§ DATA SHOWN:
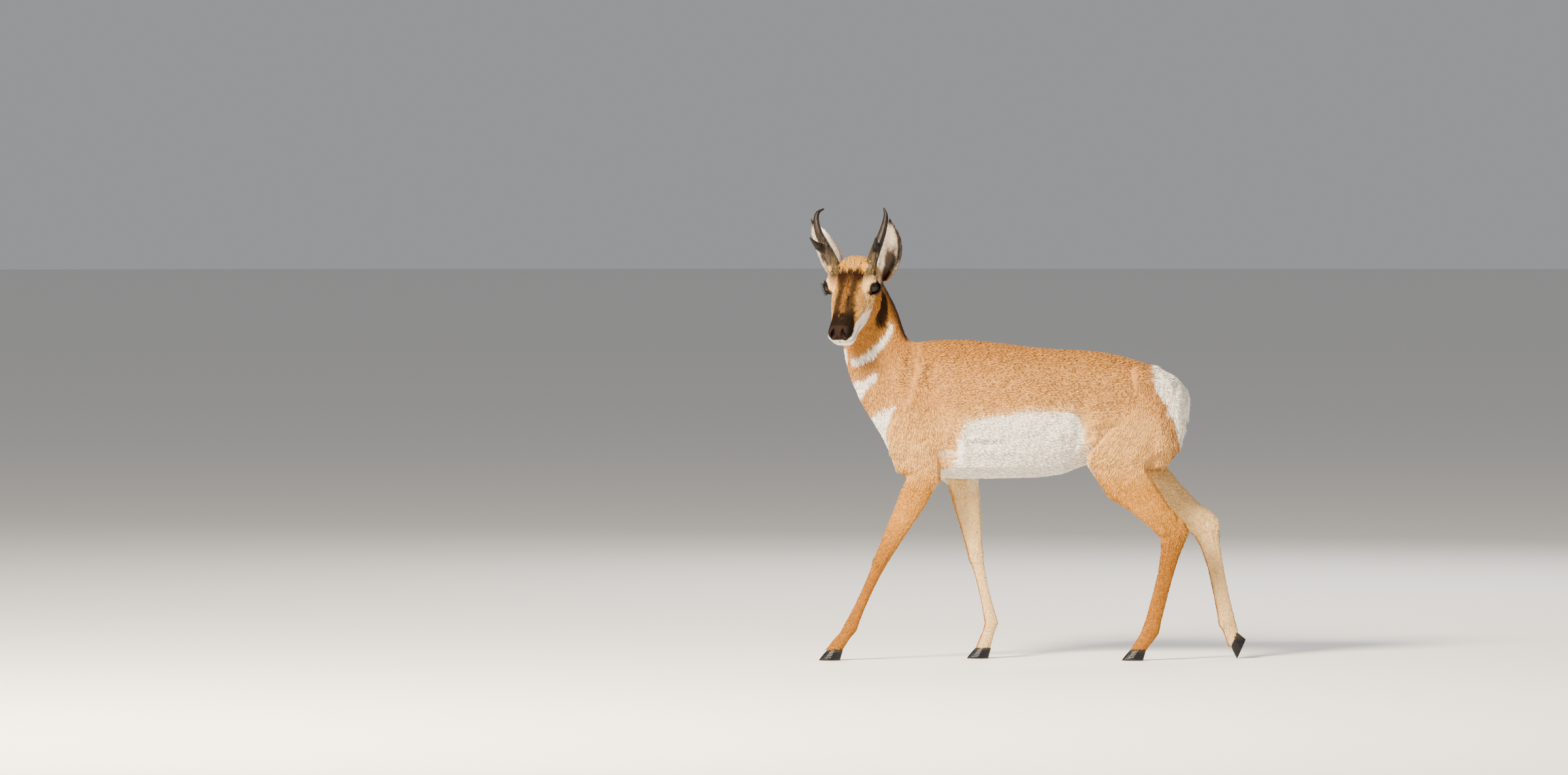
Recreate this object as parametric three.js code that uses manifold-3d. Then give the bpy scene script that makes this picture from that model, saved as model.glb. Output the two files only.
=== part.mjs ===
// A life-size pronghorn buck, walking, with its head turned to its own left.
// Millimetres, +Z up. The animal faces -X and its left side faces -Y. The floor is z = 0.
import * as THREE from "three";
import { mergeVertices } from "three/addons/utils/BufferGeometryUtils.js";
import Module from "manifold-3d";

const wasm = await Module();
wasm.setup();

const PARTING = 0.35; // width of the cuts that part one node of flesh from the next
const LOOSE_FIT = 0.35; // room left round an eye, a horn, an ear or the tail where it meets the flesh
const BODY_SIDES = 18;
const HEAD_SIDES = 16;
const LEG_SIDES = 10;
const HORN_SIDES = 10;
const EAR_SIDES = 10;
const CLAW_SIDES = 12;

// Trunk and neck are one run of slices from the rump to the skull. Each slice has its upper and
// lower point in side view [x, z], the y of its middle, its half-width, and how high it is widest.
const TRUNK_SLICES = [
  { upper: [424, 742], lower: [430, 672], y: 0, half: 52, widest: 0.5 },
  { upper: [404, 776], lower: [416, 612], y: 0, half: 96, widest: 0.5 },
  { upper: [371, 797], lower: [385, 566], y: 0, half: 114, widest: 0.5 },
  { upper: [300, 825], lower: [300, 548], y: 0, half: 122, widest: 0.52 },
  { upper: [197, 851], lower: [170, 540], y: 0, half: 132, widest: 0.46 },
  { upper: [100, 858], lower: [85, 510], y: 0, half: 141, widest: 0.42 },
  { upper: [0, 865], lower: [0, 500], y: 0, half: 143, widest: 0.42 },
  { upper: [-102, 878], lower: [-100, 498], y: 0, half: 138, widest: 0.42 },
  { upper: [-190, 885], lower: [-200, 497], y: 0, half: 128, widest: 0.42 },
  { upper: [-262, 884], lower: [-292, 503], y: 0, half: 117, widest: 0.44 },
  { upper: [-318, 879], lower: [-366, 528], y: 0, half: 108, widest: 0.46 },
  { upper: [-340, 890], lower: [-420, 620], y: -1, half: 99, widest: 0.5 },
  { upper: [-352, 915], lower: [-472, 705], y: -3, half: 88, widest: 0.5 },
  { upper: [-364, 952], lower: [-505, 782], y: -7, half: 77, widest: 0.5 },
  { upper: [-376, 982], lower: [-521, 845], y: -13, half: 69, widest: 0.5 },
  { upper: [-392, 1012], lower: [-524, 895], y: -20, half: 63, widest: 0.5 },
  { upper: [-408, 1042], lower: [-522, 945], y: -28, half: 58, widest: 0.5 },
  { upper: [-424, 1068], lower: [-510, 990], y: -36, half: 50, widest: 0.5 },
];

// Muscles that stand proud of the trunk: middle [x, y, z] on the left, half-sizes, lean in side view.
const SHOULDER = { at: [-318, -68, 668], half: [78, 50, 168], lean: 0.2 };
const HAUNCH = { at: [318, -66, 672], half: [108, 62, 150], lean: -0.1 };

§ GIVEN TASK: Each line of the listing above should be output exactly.

§ WRITTEN RESPONSE:
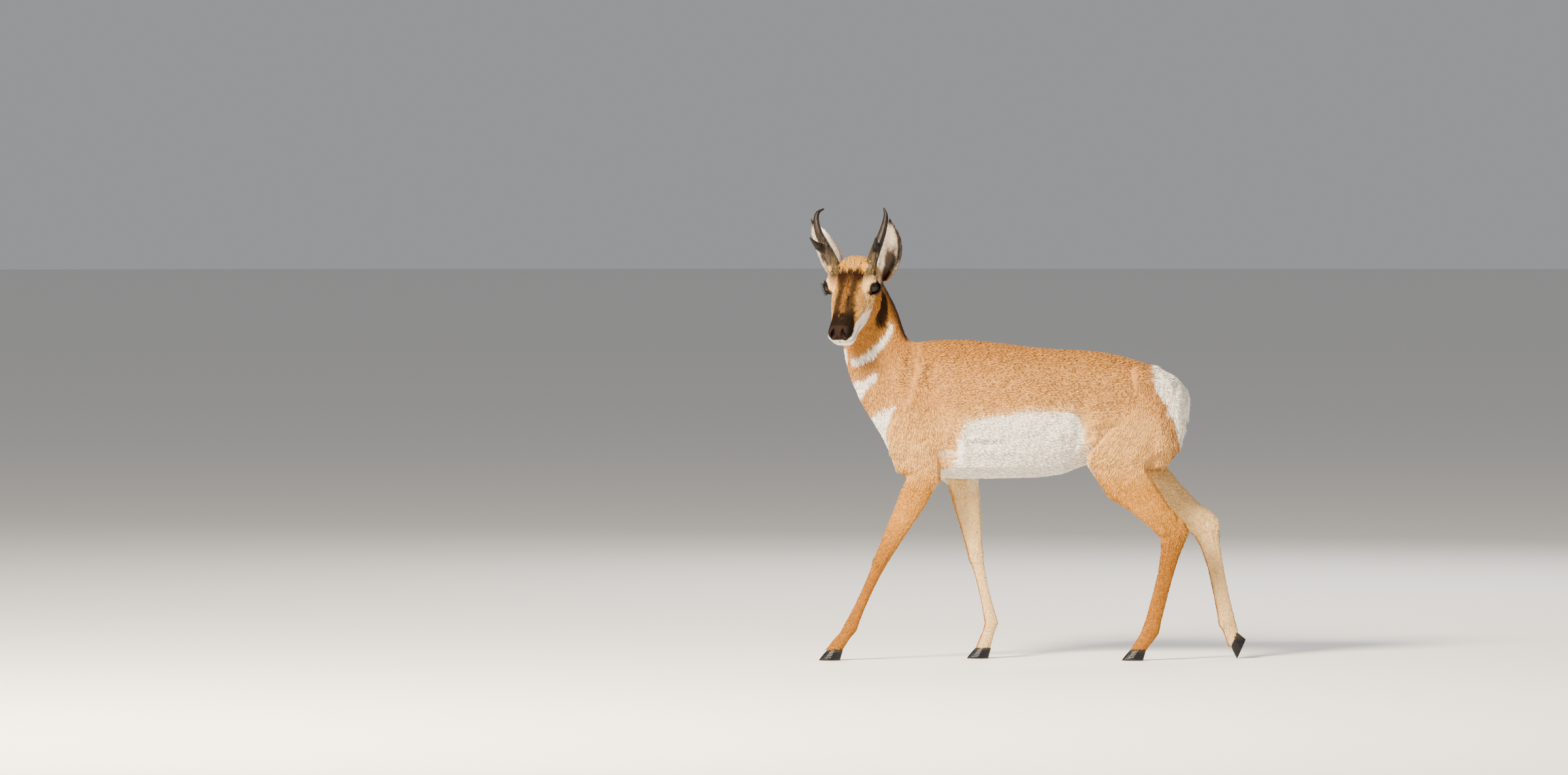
Recreate this object as parametric three.js code that uses manifold-3d. Then give the bpy scene script that makes this picture from that model, saved as model.glb. Output the two files only.
=== part.mjs ===
// A life-size pronghorn buck, walking, with its head turned to its own left.
// Millimetres, +Z up. The animal faces -X and its left side faces -Y. The floor is z = 0.
import * as THREE from "three";
import { mergeVertices } from "three/addons/utils/BufferGeometryUtils.js";
import Module from "manifold-3d";

const wasm = await Module();
wasm.setup();

const PARTING = 0.35; // width of the cuts that part one node of flesh from the next
const LOOSE_FIT = 0.35; // room left round an eye, a horn, an ear or the tail where it meets the flesh
const BODY_SIDES = 18;
const HEAD_SIDES = 16;
const LEG_SIDES = 10;
const HORN_SIDES = 10;
const EAR_SIDES = 10;
const CLAW_SIDES = 12;

// Trunk and neck are one run of slices from the rump to the skull. Each slice has its upper and
// lower point in side view [x, z], the y of its middle, its half-width, and how high it is widest.
const TRUNK_SLICES = [
  { upper: [424, 742], lower: [430, 672], y: 0, half: 52, widest: 0.5 },
  { upper: [404, 776], lower: [416, 612], y: 0, half: 96, widest: 0.5 },
  { upper: [371, 797], lower: [385, 566], y: 0, half: 114, widest: 0.5 },
  { upper: [300, 825], lower: [300, 548], y: 0, half: 122, widest: 0.52 },
  { upper: [197, 851], lower: [170, 540], y: 0, half: 132, widest: 0.46 },
  { upper: [100, 858], lower: [85, 510], y: 0, half: 141, widest: 0.42 },
  { upper: [0, 865], lower: [0, 500], y: 0, half: 143, widest: 0.42 },
  { upper: [-102, 878], lower: [-100, 498], y: 0, half: 138, widest: 0.42 },
  { upper: [-190, 885], lower: [-200, 497], y: 0, half: 128, widest: 0.42 },
  { upper: [-262, 884], lower: [-292, 503], y: 0, half: 117, widest: 0.44 },
  { upper: [-318, 879], lower: [-366, 528], y: 0, half: 108, widest: 0.46 },
  { upper: [-340, 890], lower: [-420, 620], y: -1, half: 99, widest: 0.5 },
  { upper: [-352, 915], lower: [-472, 705], y: -3, half: 88, widest: 0.5 },
  { upper: [-364, 952], lower: [-505, 782], y: -7, half: 77, widest: 0.5 },
  { upper: [-376, 982], lower: [-521, 845], y: -13, half: 69, widest: 0.5 },
  { upper: [-392, 1012], lower: [-524, 895], y: -20, half: 63, widest: 0.5 },
  { upper: [-408, 1042], lower: [-522, 945], y: -28, half: 58, widest: 0.5 },
  { upper: [-424, 1068], lower: [-510, 990], y: -36, half: 50, widest: 0.5 },
];

// Muscles that stand proud of the trunk: middle [x, y, z] on the left, half-sizes, lean in side view.
const SHOULDER = { at: [-318, -68, 668], half: [78, 50, 168], lean: 0.2 };
const HAUNCH = { at: [318, -66, 672], half: [108, 62, 150], lean: -0.1 };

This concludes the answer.